What objectives or goals should FESCo focus on to help keep Fedora on the cutting edge of open source development?

Being on the cutting edge is a laudable goal, but that’s what upstream projects are for. Fedora, as a distribution, should provide a smooth, integrated user experience while including the latest usable versions of those upstream projects as the primary deliverable. Providing convenient playgrounds to aid in development, testing and integration of new technologies is a goal we fulfill quite well already, with COPR giving packagers access to Fedora infrastructure to experiment freely without disturbing main repositories. There are also initiatives like Modularity happening in parallel to releasing traditional Fedora editions. FESCo should focus on ensuring that changes do not break things for Fedora users and developers.

What are the areas of the distribution and our processes that, in your opinion, need improvement the most? Do you have any ideas how FESCo would be able to help in those “trouble spots”?

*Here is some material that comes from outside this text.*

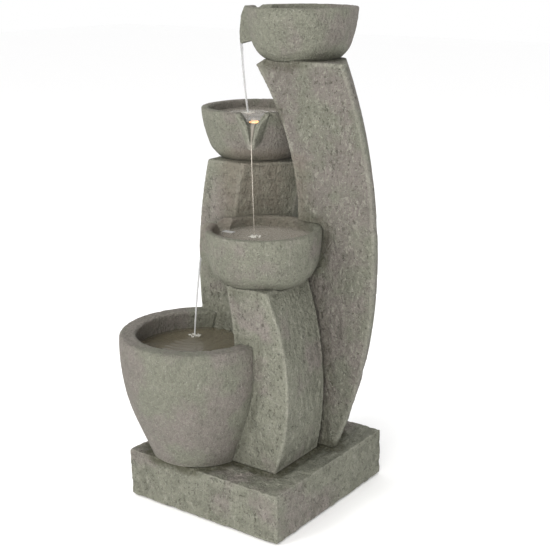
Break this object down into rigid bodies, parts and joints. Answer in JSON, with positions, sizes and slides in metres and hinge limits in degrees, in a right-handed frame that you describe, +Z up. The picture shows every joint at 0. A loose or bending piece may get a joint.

Speaking with my packager hat on, package reviews are still a chore. However, relaxing the packaging guidelines is not the answer as that will lower the overall packaging quality. More automation in package reviews would certainly help here and I’m disappointed that projects like Fresque can’t seem to make it. More automated testing is also needed, especially for updated packages, which surreptitiously add dependencies or break ABI often enough to cause issues for users. Such things can and should be caught before an update reaches stable repository.